Movies

Original Budget Reveal: Did Star Wars: The Rise of Skywalker Underperform at the Box Office?

Original Budget Reveal: Did Star Wars: The Rise of Skywalker Underperform at the Box Office?
Image credit: Legion-Media

Disney spent a staggering $593.7 million (£450.2 million) to make Star Wars: The Rise of Skywalker in 2019, Forbes reports—vaulting the trilogy capper into the ranks of the most expensive films ever.

Disney finally said the quiet part out loud: what Star Wars: The Rise of Skywalker actually cost. The number is huge, and it kind of rewrites how that $1 billion box office looks in hindsight.

The number that changes the math

Per Forbes, Disney has now disclosed the production budget for the 2019 finale. The tab came to $593.7 million (about £450.2 million). That puts it among the most expensive movies ever made, which, yes, you can pretty much feel on screen.

  • Director: J.J. Abrams
  • Cast: Carrie Fisher, Mark Hamill, Adam Driver, Daisy Ridley, John Boyega, Oscar Isaac, Anthony Daniels
  • Runtime: 2h 22m
  • Worldwide box office: over $1 billion (Box Office Mojo)
  • Rotten Tomatoes critics score: 51% (lowest for a live-action Star Wars)
  • Now streaming in the U.S.: Disney+

So... did a billion dollars actually win?

Here’s where the studio math gets un-fun. A common yardstick is the '2.5x rule': to cover production and marketing and then tip into profit, a movie needs to earn about 2.5 times its production budget. Using that shorthand, Rise of Skywalker would have needed roughly $1.4 billion to break even. It cleared a billion, but by that math, it likely fell short of true profitability. The exact figure depends on things like tax incentives, backend deals, and how marketing was accounted for, but the takeaway is the same: sky-high costs make that $1B haul a lot less triumphant.
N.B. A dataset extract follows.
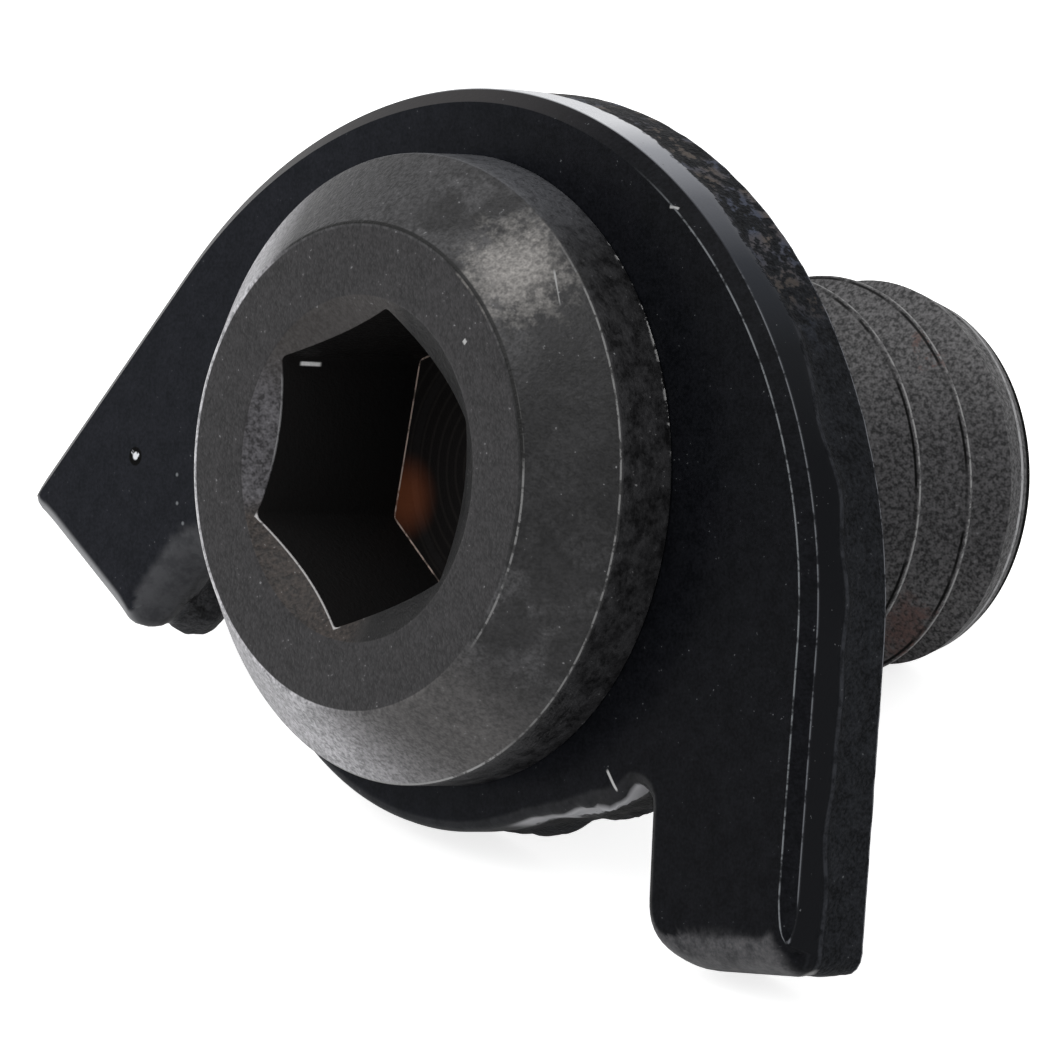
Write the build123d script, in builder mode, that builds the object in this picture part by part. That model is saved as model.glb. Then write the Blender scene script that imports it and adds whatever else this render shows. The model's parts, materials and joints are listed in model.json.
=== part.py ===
from build123d import *
from math import acos, atan, atan2, cos, degrees, hypot, radians, sin, sqrt, tan
import os

# Cable clamp bolt: a low-head socket bolt, M6 x 1, turning in a stamped clamp plate that
# traps a cable against the face it is screwed to. All lengths are in millimetres and all
# angles in degrees. Both pieces are drawn looking at the head: x right, y up, and the bolt
# axis pointing out of the socket. Stations on the axis are counted from the plate's
# clamping face, which holds the origin.

# Bolt head
head_diameter = 8.9
head_height = 1.95
band_height = 0.95           # straight wall under the 45 degree bevel
rim_break = 0.06             # small radius on the head's turned corners

# Key socket
hex_across_flats = 4.0
hex_corner_radius = 0.12
hex_turn = 76                # direction of one corner of the hexagon
socket_depth = 2.7           # top face to the foot of the flats
mouth_margin = 0.14          # countersink beyond the hexagon's corners, at the top face
mouth_angle = 120            # full angle of the countersink
drill_land = 0.15            # flat left between the drill point and the hexagon's flats
drill_angle = 120            # full angle of the drill point

# Shank and thread
thread_diameter = 5.8        # over the crests of the M6 x 1 thread
thread_length = 7.25         # clamping face to the tip
lead_length = 1.0            # tapered start of the thread, which ends at the tip
lead_diameter = 5.1          # over the thread at the tip
neck_diameter = 5.35         # the thread's rolling blank, left plain inside the plate
seat_fillet = 0.2            # radius under the head

# Clamp plate
plate_thickness = 1.5
plate_clearance = 0.06       # radial, between the neck and the hole
runout_clearance = 0.14      # from the thread's run-out to the flare behind the hole
hole_roll = 0.3              # rounded lead into the hole
crown_radius = 7.2           # arc over the head
crown_drop = 1.81            # its centre lies this far below the bolt axis
shoulder_extra = 1.7         # the shoulder's radius beyond the crown's
shoulder_sweep = 39          # part of the outline that the shoulder takes up
boss_radius = 5.1           # arc round the bolt between the arms
outer_bevel = 0.2            # 45 degrees, along the crown and the arms' outer edges
edge_roll = 0.25             # radius of the front edges, pulled over by the punch

# Arms of the plate. A turn is the direction that an edge faces, and a reach is the
# distance of an edge from the bolt axis.
long_arm_turn = 133        # its outer edge runs off the shoulder
long_arm_width = 3.17
long_arm_end_turn = -130
long_arm_reach = 6.22
long_arm_tip_radius = 0.3
long_arm_heel_radius = 0.4
long_arm_root_radius = 0.7
short_arm_turn = -6.3        # its outer edge runs off the crown
short_arm_width = 3.15
short_arm_taper = 2.3        # angle between its inner and outer edges
short_arm_end_turn = -92.5
short_arm_reach = 6.83
short_arm_tip_radius = 0.35
short_arm_heel_radius = 0.95
short_arm_root_radius = 0.4
link_turn = -74.4            # the edge between the boss and the short arm runs off the boss


def spoke(turn, length, start=(0, 0)):
    """Point at a length from a start, in a direction."""
    return (start[0] + length * cos(radians(turn)), start[1] + length * sin(radians(turn)))


def reach(turn, point):
    """How far a point lies from the bolt axis in a direction."""
    return point[0] * cos(radians(turn)) + point[1] * sin(radians(turn))


def corner(first, second):
    """Point where two straight edges meet, each given as its turn and its reach."""
    (a, p), (b, q) = first, second
    spread = sin(radians(b - a))
    x = (p * sin(radians(b)) - q * sin(radians(a))) / spread
    y = (q * cos(radians(a)) - p * cos(radians(b))) / spread
    return (x, y)


# Edges of the plate, each as its turn and its reach
crown_centre = (0, -crown_drop)
shoulder_rise = shoulder_extra * (1 - cos(radians(shoulder_sweep)))
long_arm_out = reach(long_arm_turn, crown_centre) + crown_radius + shoulder_rise
long_arm_outer = (long_arm_turn, long_arm_out)
long_arm_inner = (long_arm_turn, long_arm_out - long_arm_width)
long_arm_end = (long_arm_end_turn, long_arm_reach)
short_arm_out = reach(short_arm_turn, crown_centre) + crown_radius
short_arm_outer = (short_arm_turn, short_arm_out)
short_arm_inner = (short_arm_turn + short_arm_taper, short_arm_out - short_arm_width)
short_arm_end = (short_arm_end_turn, short_arm_reach)
link = (link_turn, boss_radius)

# Corners of the plate
long_arm_tip = corner(long_arm_outer, long_arm_end)
long_arm_heel = corner(long_arm_inner, long_arm_end)
boss_start = long_arm_turn + degrees(acos(long_arm_inner[1] / boss_radius))
long_arm_root = spoke(boss_start, boss_radius)
short_arm_root = corner(short_arm_inner, link)
short_arm_heel = corner(short_arm_inner, short_arm_end)
short_arm_tip = corner(short_arm_outer, short_arm_end)

# The bolt lies on its side: the ground touches the back edge of the plate, at the boss and
# at the short arm's rounded heel, and the last full thread.
heel_centre = corner(
    (short_arm_inner[0], short_arm_inner[1] + short_arm_heel_radius),
    (short_arm_end[0], short_arm_end[1] - short_arm_heel_radius),
)
heel_turn = degrees(atan2(heel_centre[1], heel_centre[0]))
ground_turn = heel_turn - degrees(acos((boss_radius - short_arm_heel_radius) / hypot(*heel_centre)))
tilt = atan((boss_radius - thread_diameter / 2) / (thread_length - lead_length))

# Planes across the axis and one through it
across = Vector(1, 0, 0)
axis_out = Vector(0, -cos(tilt), sin(tilt))
uphill = axis_out.cross(across)
x_side = across * cos(radians(ground_turn + 90)) - uphill * sin(radians(ground_turn + 90))
clamp_face = Plane(origin=(0, 0, 0), x_dir=x_side, z_dir=axis_out)
head_seat = plate_thickness
head_top = head_seat + head_height
socket_foot = head_top - socket_depth
bolt_axis = Axis((0, 0, 0), axis_out)
bolt_section = Plane(origin=(0, 0, 0), x_dir=x_side, z_dir=x_side.cross(axis_out))

# Radii of the bolt
head_radius = head_diameter / 2
top_face_radius = head_radius - (head_height - band_height)
thread_radius = thread_diameter / 2
lead_radius = lead_diameter / 2
neck_radius = neck_diameter / 2
mouth_radius = hex_across_flats / 2 / cos(radians(30)) + mouth_margin
drill_radius = hex_across_flats / 2 - drill_land

# The hole is smaller than the thread's crests, so the plate can't be lost. Behind it, a
# 45 degree flare makes room for the thread's run-out.
hole_radius = neck_radius + plate_clearance
flare_radius = thread_radius + runout_clearance * sqrt(2)


def circles(radius):
    """Round edges of one radius in the piece being built."""
    rounds = edges().filter_by(GeomType.CIRCLE)
    return rounds.filter_by(lambda edge: abs(edge.radius - radius) < 1e-6)


with BuildPart() as bolt:
    # Tip, thread, neck and head in one turned shape
    with BuildSketch(bolt_section):
        with BuildLine():
            Polyline(
                (0, -thread_length),
                (lead_radius, -thread_length),
                (thread_radius, lead_length - thread_length),
                (thread_radius, 0),
                (neck_radius, thread_radius - neck_radius),
                (neck_radius, head_seat),
                (head_radius, head_seat),
                (head_radius, head_seat + band_height),
                (top_face_radius, head_top),
                (0, head_top),
                (0, -thread_length),
            )
        make_face()
    revolve(axis=bolt_axis)
    fillet(circles(neck_radius).sort_by(bolt_axis)[-1], seat_fillet)
    fillet(circles(head_radius) + circles(top_face_radius), rim_break)
    # Key socket: hexagon, drill point below it and countersunk mouth
    with BuildSketch(clamp_face.offset(head_top)):
        RegularPolygon(hex_across_flats / 2, 6, major_radius=False, rotation=hex_turn)
        fillet(vertices(), hex_corner_radius)
    extrude(amount=-socket_depth, mode=Mode.SUBTRACT)
    with BuildSketch(bolt_section):
        for station, radius, angle in (
            (socket_foot, drill_radius, drill_angle),
            (head_top, mouth_radius, mouth_angle),
        ):
            point = station - radius / tan(radians(angle / 2))
            with BuildLine():
                Polyline((0, point), (radius, station), (0, station), (0, point))
            make_face()
    revolve(axis=bolt_axis, mode=Mode.SUBTRACT)


def crown_run():
    """Shoulder and crown, from the long arm's outer edge round to the short arm's."""
    crown_start = long_arm_turn - shoulder_sweep
    shoulder_centre = spoke(crown_start, -shoulder_extra, crown_centre)
    shoulder_radius = crown_radius + shoulder_extra
    shoulder = CenterArc(shoulder_centre, shoulder_radius, long_arm_turn, -shoulder_sweep)
    crown = CenterArc(crown_centre, crown_radius, crown_start, short_arm_turn - crown_start)
    return shoulder @ 0, crown @ 1


with BuildPart() as bevelled_sheet:
    # Sheet whose crown and outer edges are the plate's, and which runs on past the arms
    with BuildSketch(clamp_face):
        with BuildLine():
            long_start, short_start = crown_run()
            long_stop = spoke(long_arm_turn + 90, crown_radius, long_arm_tip)
            short_stop = spoke(short_arm_turn - 90, crown_radius, short_arm_tip)
            Polyline(short_start, short_stop, long_stop, long_start)
        make_face()
    extrude(amount=plate_thickness)
    chamfer(faces().sort_by(bolt_axis)[-1].edges(), outer_bevel)

with BuildPart() as clamp_plate:
    with BuildSketch(clamp_face):
        with BuildLine():
            long_start, short_start = crown_run()
            boss_end = spoke(link_turn, boss_radius)
            Polyline(short_start, short_arm_tip, short_arm_heel, short_arm_root, boss_end)
            CenterArc((0, 0), boss_radius, link_turn, boss_start - 360 - link_turn)
            Polyline(long_arm_root, long_arm_heel, long_arm_tip, long_start)
        make_face()
        for point, radius in (
            (short_arm_tip, short_arm_tip_radius),
            (short_arm_heel, short_arm_heel_radius),
            (short_arm_root, short_arm_root_radius),
            (long_arm_root, long_arm_root_radius),
            (long_arm_tip, long_arm_tip_radius),
            (long_arm_heel, long_arm_heel_radius),
        ):
            fillet(vertices().sort_by_distance(point)[0], radius)
        Circle(hole_radius, mode=Mode.SUBTRACT)
    extrude(amount=plate_thickness)
    # The punch pulls the front edges over, and the outer ones are bevelled after it
    fillet(faces().sort_by(bolt_axis)[-1].outer_wire().edges(), edge_roll)
    fillet(circles(hole_radius).sort_by(bolt_axis)[-1], hole_roll)
    chamfer(circles(hole_radius).sort_by(bolt_axis)[0], flare_radius - hole_radius)
    add(bevelled_sheet.part, mode=Mode.INTERSECT)

os.makedirs("parts", exist_ok=True)
bolt.part.label = "bolt"
export_step(bolt.part, "parts/bolt.step")
clamp_plate.part.label = "clamp_plate"
export_step(clamp_plate.part, "parts/clamp_plate.step")
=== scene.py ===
import json
import math
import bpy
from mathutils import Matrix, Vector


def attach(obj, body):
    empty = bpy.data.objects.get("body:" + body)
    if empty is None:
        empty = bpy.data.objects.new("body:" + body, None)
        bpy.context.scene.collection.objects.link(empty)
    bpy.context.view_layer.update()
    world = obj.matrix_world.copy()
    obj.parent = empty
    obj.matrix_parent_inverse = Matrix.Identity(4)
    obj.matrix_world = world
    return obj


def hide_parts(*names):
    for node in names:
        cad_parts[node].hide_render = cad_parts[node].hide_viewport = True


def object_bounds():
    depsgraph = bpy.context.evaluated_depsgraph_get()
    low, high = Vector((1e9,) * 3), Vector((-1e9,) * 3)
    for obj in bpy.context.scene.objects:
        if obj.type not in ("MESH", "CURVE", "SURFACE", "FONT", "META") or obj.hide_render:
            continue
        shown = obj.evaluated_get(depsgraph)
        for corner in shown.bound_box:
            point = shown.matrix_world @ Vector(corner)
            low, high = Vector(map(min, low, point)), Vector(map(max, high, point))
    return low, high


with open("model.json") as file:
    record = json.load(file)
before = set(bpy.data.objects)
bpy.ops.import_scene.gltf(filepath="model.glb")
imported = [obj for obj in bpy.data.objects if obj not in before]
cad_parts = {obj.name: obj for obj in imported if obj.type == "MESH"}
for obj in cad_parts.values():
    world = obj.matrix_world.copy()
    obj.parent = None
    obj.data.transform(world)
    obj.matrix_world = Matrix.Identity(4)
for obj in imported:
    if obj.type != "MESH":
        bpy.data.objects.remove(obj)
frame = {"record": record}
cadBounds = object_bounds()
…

Lowest-rated Star Wars (live-action) and why

Even before the budget number dropped, the reception told its own story. The movie sits at 51% with critics on Rotten Tomatoes, the bottom of the live-action pile. Only the 2008 animated Star Wars: The Clone Wars scores lower at 18%.

Why the chillier response? A few reasons that came up again and again at the time:

The movie burns through plot like it’s late for a flight, trying to address The Last Jedi’s choices while also layering in new twists. That push-pull made the story feel rushed and messy. The big swing was bringing back Emperor Palpatine and leaning hard on nostalgia, but a lot of it went unexplained or felt reverse-engineered to appease everyone, which usually means pleasing no one. And compared to something like Avengers: Endgame, which stuck the landing emotionally, Rise of Skywalker looked spectacular but didn’t deliver the same catharsis. The action hits; the heart, not so much.

Where that leaves it

As the capper to the Skywalker Saga, it was supposed to be the mic drop. Instead, between the ballooned budget and a split reaction, it’s more complicated than the headline '$1 billion' suggests. If you want to revisit it (or argue with all of the above), it’s currently streaming on Disney+ in the U.S.